**What you will do:** State how many lines in these records contain the word "More", and nothing else.

**Extracted information:**
....

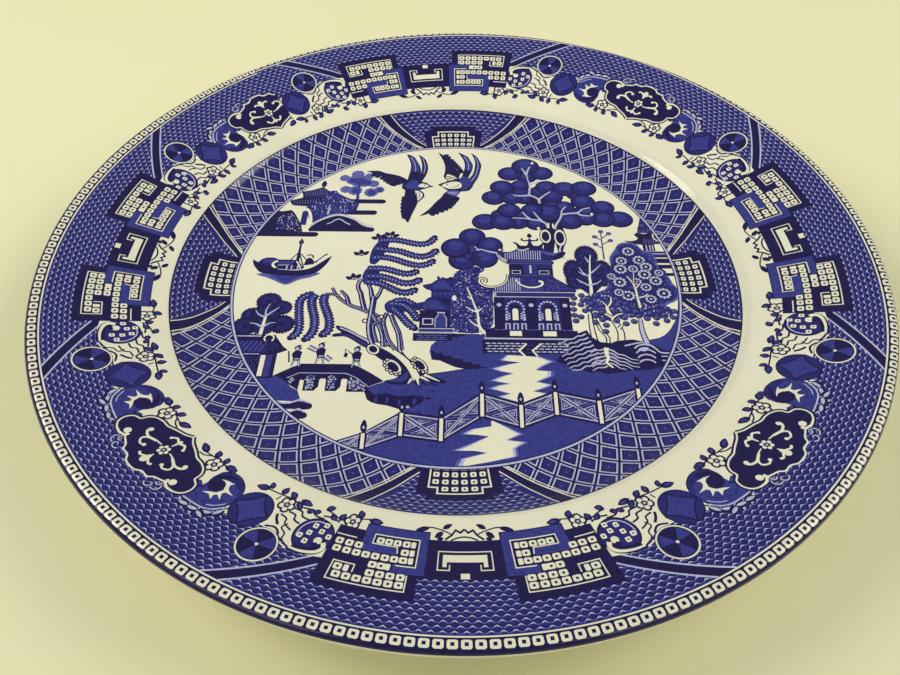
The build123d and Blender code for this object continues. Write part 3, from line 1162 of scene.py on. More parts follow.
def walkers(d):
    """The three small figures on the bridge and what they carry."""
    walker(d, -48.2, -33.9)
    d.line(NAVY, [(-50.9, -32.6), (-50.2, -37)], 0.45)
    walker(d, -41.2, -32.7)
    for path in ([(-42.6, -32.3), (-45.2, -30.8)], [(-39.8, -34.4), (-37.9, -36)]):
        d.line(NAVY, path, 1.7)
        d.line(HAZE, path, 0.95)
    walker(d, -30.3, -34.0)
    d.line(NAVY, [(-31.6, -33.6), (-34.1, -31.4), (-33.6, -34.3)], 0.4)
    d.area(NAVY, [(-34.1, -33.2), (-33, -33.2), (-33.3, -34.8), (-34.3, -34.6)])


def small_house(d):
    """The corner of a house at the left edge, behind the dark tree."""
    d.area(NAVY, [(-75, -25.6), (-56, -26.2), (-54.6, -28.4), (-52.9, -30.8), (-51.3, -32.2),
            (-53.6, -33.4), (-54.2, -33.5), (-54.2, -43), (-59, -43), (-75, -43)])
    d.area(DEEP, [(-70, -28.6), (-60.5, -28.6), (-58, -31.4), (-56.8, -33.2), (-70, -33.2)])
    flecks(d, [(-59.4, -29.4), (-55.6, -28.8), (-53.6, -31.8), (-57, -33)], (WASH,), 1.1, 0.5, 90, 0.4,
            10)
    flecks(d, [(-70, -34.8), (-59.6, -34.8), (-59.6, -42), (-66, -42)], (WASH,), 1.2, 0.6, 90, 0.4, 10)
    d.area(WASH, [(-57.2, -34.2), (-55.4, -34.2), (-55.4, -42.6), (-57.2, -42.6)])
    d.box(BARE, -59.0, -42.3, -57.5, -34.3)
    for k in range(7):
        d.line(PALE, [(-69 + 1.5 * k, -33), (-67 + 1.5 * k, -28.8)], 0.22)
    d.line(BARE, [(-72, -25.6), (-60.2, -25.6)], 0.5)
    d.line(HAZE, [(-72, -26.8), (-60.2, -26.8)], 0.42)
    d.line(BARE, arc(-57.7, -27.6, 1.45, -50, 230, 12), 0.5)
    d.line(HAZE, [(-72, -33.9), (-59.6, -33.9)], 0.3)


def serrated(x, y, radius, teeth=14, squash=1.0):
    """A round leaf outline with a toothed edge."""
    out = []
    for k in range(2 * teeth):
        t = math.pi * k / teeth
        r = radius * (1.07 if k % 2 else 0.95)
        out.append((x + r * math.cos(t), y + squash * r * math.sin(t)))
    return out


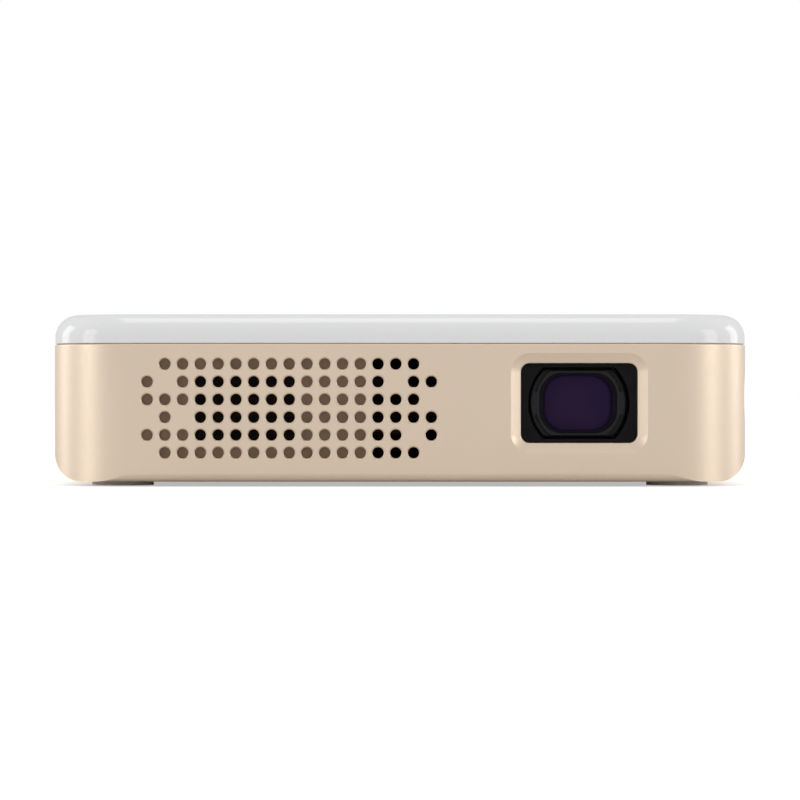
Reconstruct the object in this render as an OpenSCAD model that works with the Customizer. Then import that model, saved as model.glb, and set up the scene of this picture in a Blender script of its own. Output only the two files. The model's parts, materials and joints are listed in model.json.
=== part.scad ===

....

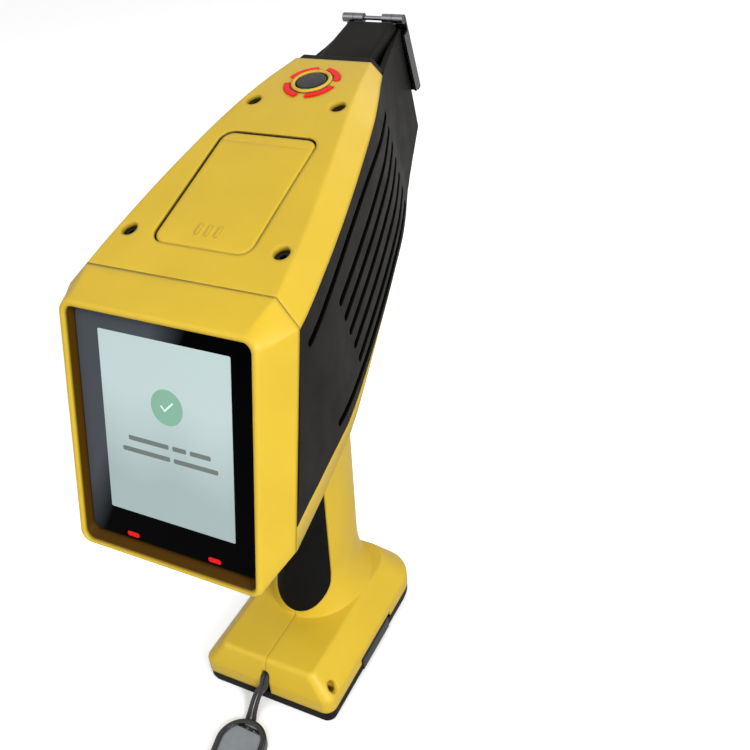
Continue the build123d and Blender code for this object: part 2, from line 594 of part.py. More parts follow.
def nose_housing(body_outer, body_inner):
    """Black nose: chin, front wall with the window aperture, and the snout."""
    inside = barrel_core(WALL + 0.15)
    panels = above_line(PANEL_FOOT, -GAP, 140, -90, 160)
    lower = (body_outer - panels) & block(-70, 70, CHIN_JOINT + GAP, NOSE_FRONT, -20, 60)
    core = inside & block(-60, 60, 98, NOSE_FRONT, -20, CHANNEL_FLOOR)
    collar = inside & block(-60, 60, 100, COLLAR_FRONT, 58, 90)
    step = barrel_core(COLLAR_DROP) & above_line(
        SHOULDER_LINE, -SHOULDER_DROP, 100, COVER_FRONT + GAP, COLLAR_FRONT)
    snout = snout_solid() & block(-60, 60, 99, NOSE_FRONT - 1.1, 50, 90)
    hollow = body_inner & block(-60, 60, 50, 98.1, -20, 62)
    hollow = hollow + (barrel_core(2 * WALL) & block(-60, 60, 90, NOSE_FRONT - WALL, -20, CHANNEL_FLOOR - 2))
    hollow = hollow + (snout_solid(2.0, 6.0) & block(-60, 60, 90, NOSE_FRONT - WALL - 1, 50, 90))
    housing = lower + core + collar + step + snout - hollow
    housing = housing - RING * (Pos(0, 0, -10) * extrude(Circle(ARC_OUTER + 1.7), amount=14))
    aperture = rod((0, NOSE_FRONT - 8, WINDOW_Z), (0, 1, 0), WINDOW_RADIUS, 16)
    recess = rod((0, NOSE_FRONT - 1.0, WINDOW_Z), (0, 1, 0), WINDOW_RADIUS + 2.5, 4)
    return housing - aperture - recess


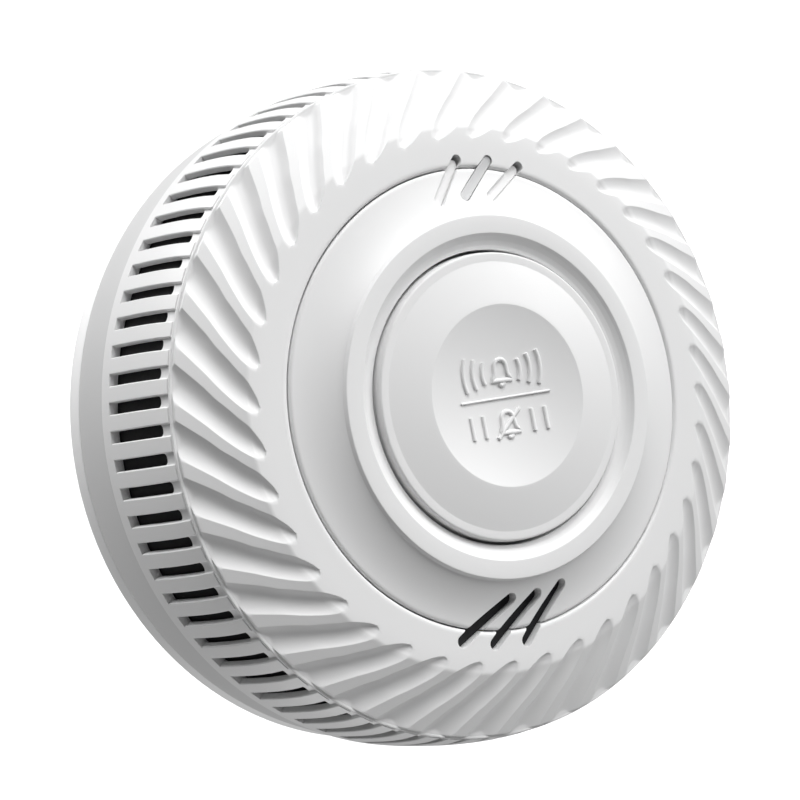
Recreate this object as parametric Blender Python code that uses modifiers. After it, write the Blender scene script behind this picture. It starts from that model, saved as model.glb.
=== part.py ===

....

**Result below:** 2